* **DATASET CONTENT**
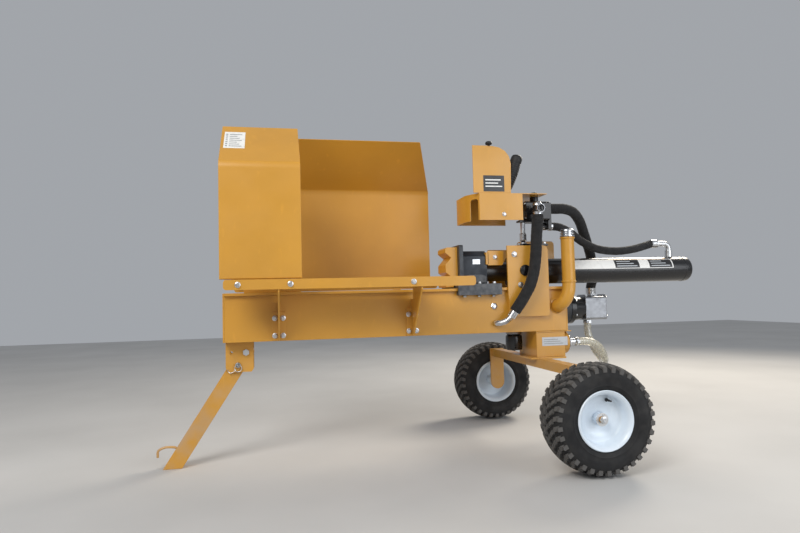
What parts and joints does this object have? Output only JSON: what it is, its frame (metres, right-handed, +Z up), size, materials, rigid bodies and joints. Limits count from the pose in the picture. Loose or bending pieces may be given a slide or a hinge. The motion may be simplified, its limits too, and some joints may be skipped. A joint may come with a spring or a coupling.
{
  "type": "log splitter",
  "caption": "Horizontal hydraulic log splitter: box beam with wedge, ram, hood shields, lever-worked valve, pump and motor, on wheels with a folding front leg.",
  "frame": {"origin": "on the ground, under the middle of the machine's bounding box", "axes": "+X along the beam towards the cap end of the cylinder, +Y towards the side of the motor, +Z up"},
  "size_m": [2.4331, 1.254, 1.374],
  "materials": {
    "paint": "satin powder coat",
    "zinc": "bright zinc plate",
    "chrome": "polished",
    "black_paint": "semi-gloss black enamel",
    "dark_steel": "oiled dark steel",
    "hose": "woven textile sleeve over rubber",
    "clear_hose": "translucent reinforced hose",
    "alloy": "cast aluminium",
    "grip": "moulded rubber",
    "rim": "white enamel",
    "tyre": "dusty tread rubber"
  },
  "bodies": {
    "frame": {"beam_box": "paint", "beam_top_plate": "paint", "front_end_plate": "paint", "rear_end_plate": "paint", "splitting_wedge": "paint", "leg_bracket": "paint", "leg_pivot_bolt": "zinc", "tray_rail_near": "paint", "tray_rail_far": "paint", "tray_bracket_near_front": "paint", "tray_bracket_near_rear": "paint", "tray_bracket_far_front": "paint", "tray_bracket_far_rear": "paint", "mount_plate_near": "paint", "mount_plate_far": "paint", "drop_plate_near": "paint", "drop_plate_far": "paint", "shield_near": "paint", "shield_far": "paint", "trunnion_ring": "black_paint", "cylinder_tube": "black_paint", "cylinder_gland": "black_paint", "cylinder_cap": "black_paint", "valve_stand": "black_paint", "valve_body": "black_paint", "valve_fittings": "black_paint", "control_guard": "paint", "lever_guard": "paint", "hose_return": "hose", "hose_pressure": "hose", "hose_cylinder": "hose", "return_fitting": "chrome", "cap_port_elbow": "zinc", "filler_pipe": "paint", "tank_sump": "paint", "suction_fitting": "chrome", "suction_hose": "clear_hose", "bell_housing": "black_paint", "pump_body": "alloy", "drive_motor": "black_paint", "motor_mount": "paint", "axle_beam": "paint"},
    "ram": {"piston_rod": "chrome", "ram_carriage": "dark_steel", "pusher_plate": "dark_steel", "pusher_head": "paint", "gib_near": "dark_steel", "gib_far": "dark_steel"},
    "leg": {"leg_tube": "paint", "leg_handle": "paint"},
    "lock_pin": {"leg_lock_pin": "zinc"},
    "wheel_near": {"rim_near": "rim", "tyre_near": "tyre"},
    "wheel_far": {"rim_far": "rim", "tyre_far": "tyre"},
    "lever": {"control_lever": "zinc", "lever_grip": "grip"},
    "spool": {"valve_spool": "chrome"},
    "cap": {"filler_cap": "chrome"},
    "shaft": {"drive_shaft": "dark_steel"}
  },
  "joints": [
    {"name": "ram_slide", "type": "slide", "parent": "frame", "child": "ram", "axis": [-1, 0, 0], "range_m": [0, 0.6]},
    {"name": "leg_fold", "type": "hinge", "parent": "frame", "child": "leg", "pos_m": [-0.865, 0, 0.451], "axis": [0, 1, 0], "range_deg": [0, 57]},
    {"name": "lock_pin_pull", "type": "slide", "parent": "frame", "child": "lock_pin", "axis": [0, -1, 0], "range_m": [0, 0.09]},
    {"name": "wheel_near_spin", "type": "hinge", "parent": "frame", "child": "wheel_near", "pos_m": [0.4, -0.549, 0.203], "axis": [0, 1, 0], "continuous": true},
    {"name": "wheel_far_spin", "type": "hinge", "parent": "frame", "child": "wheel_far", "pos_m": [0.4, 0.549, 0.203], "axis": [0, 1, 0], "continuous": true},
    {"name": "lever_swing", "type": "hinge", "parent": "frame", "child": "lever", "pos_m": [0.228, -0.116, 1.06], "axis": [0, 1, 0], "range_deg": [-18, 18]},
    {"name": "spool_slide", "type": "slide", "parent": "frame", "child": "spool", "axis": [1, 0, 0], "range_m": [-0.01, 0.01]},
    {"name": "filler_cap_lift", "type": "slide", "parent": "frame", "child": "cap", "axis": [0, 0, 1], "range_m": [0, 0.07]},
    {"name": "shaft_spin", "type": "hinge", "parent": "frame", "child": "shaft", "pos_m": [0.72, 0.214, 0.584], "axis": [1, 0, 0], "continuous": true}
  ],
  "couplings": [
    {"joint": "spool_slide", "follows": "lever_swing", "m_per_rad": -0.03}
  ]
}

* **REQUIRED WORK**
Take the data above and return it exactly.

* **TASK SOLUTION**
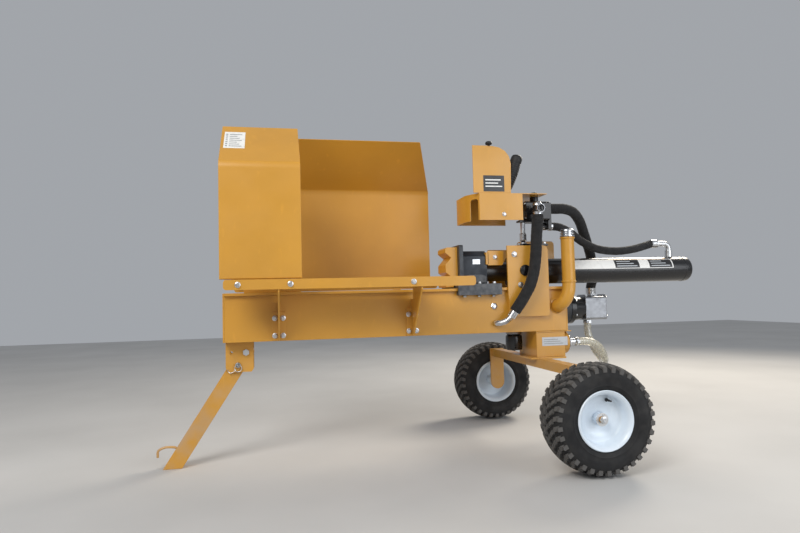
What parts and joints does this object have? Output only JSON: what it is, its frame (metres, right-handed, +Z up), size, materials, rigid bodies and joints. Limits count from the pose in the picture. Loose or bending pieces may be given a slide or a hinge. The motion may be simplified, its limits too, and some joints may be skipped. A joint may come with a spring or a coupling.
{
  "type": "log splitter",
  "caption": "Horizontal hydraulic log splitter: box beam with wedge, ram, hood shields, lever-worked valve, pump and motor, on wheels with a folding front leg.",
  "frame": {"origin": "on the ground, under the middle of the machine's bounding box", "axes": "+X along the beam towards the cap end of the cylinder, +Y towards the side of the motor, +Z up"},
  "size_m": [2.4331, 1.254, 1.374],
  "materials": {
    "paint": "satin powder coat",
    "zinc": "bright zinc plate",
    "chrome": "polished",
    "black_paint": "semi-gloss black enamel",
    "dark_steel": "oiled dark steel",
    "hose": "woven textile sleeve over rubber",
    "clear_hose": "translucent reinforced hose",
    "alloy": "cast aluminium",
    "grip": "moulded rubber",
    "rim": "white enamel",
    "tyre": "dusty tread rubber"
  },
  "bodies": {
    "frame": {"beam_box": "paint", "beam_top_plate": "paint", "front_end_plate": "paint", "rear_end_plate": "paint", "splitting_wedge": "paint", "leg_bracket": "paint", "leg_pivot_bolt": "zinc", "tray_rail_near": "paint", "tray_rail_far": "paint", "tray_bracket_near_front": "paint", "tray_bracket_near_rear": "paint", "tray_bracket_far_front": "paint", "tray_bracket_far_rear": "paint", "mount_plate_near": "paint", "mount_plate_far": "paint", "drop_plate_near": "paint", "drop_plate_far": "paint", "shield_near": "paint", "shield_far": "paint", "trunnion_ring": "black_paint", "cylinder_tube": "black_paint", "cylinder_gland": "black_paint", "cylinder_cap": "black_paint", "valve_stand": "black_paint", "valve_body": "black_paint", "valve_fittings": "black_paint", "control_guard": "paint", "lever_guard": "paint", "hose_return": "hose", "hose_pressure": "hose", "hose_cylinder": "hose", "return_fitting": "chrome", "cap_port_elbow": "zinc", "filler_pipe": "paint", "tank_sump": "paint", "suction_fitting": "chrome", "suction_hose": "clear_hose", "bell_housing": "black_paint", "pump_body": "alloy", "drive_motor": "black_paint", "motor_mount": "paint", "axle_beam": "paint"},
    "ram": {"piston_rod": "chrome", "ram_carriage": "dark_steel", "pusher_plate": "dark_steel", "pusher_head": "paint", "gib_near": "dark_steel", "gib_far": "dark_steel"},
    "leg": {"leg_tube": "paint", "leg_handle": "paint"},
    "lock_pin": {"leg_lock_pin": "zinc"},
    "wheel_near": {"rim_near": "rim", "tyre_near": "tyre"},
    "wheel_far": {"rim_far": "rim", "tyre_far": "tyre"},
    "lever": {"control_lever": "zinc", "lever_grip": "grip"},
    "spool": {"valve_spool": "chrome"},
    "cap": {"filler_cap": "chrome"},
    "shaft": {"drive_shaft": "dark_steel"}
  },
  "joints": [
    {"name": "ram_slide", "type": "slide", "parent": "frame", "child": "ram", "axis": [-1, 0, 0], "range_m": [0, 0.6]},
    {"name": "leg_fold", "type": "hinge", "parent": "frame", "child": "leg", "pos_m": [-0.865, 0, 0.451], "axis": [0, 1, 0], "range_deg": [0, 57]},
    {"name": "lock_pin_pull", "type": "slide", "parent": "frame", "child": "lock_pin", "axis": [0, -1, 0], "range_m": [0, 0.09]},
    {"name": "wheel_near_spin", "type": "hinge", "parent": "frame", "child": "wheel_near", "pos_m": [0.4, -0.549, 0.203], "axis": [0, 1, 0], "continuous": true},
    {"name": "wheel_far_spin", "type": "hinge", "parent": "frame", "child": "wheel_far", "pos_m": [0.4, 0.549, 0.203], "axis": [0, 1, 0], "continuous": true},
    {"name": "lever_swing", "type": "hinge", "parent": "frame", "child": "lever", "pos_m": [0.228, -0.116, 1.06], "axis": [0, 1, 0], "range_deg": [-18, 18]},
    {"name": "spool_slide", "type": "slide", "parent": "frame", "child": "spool", "axis": [1, 0, 0], "range_m": [-0.01, 0.01]},
    {"name": "filler_cap_lift", "type": "slide", "parent": "frame", "child": "cap", "axis": [0, 0, 1], "range_m": [0, 0.07]},
    {"name": "shaft_spin", "type": "hinge", "parent": "frame", "child": "shaft", "pos_m": [0.72, 0.214, 0.584], "axis": [1, 0, 0], "continuous": true}
  ],
  "couplings": [
    {"joint": "spool_slide", "follows": "lever_swing", "m_per_rad": -0.03}
  ]
}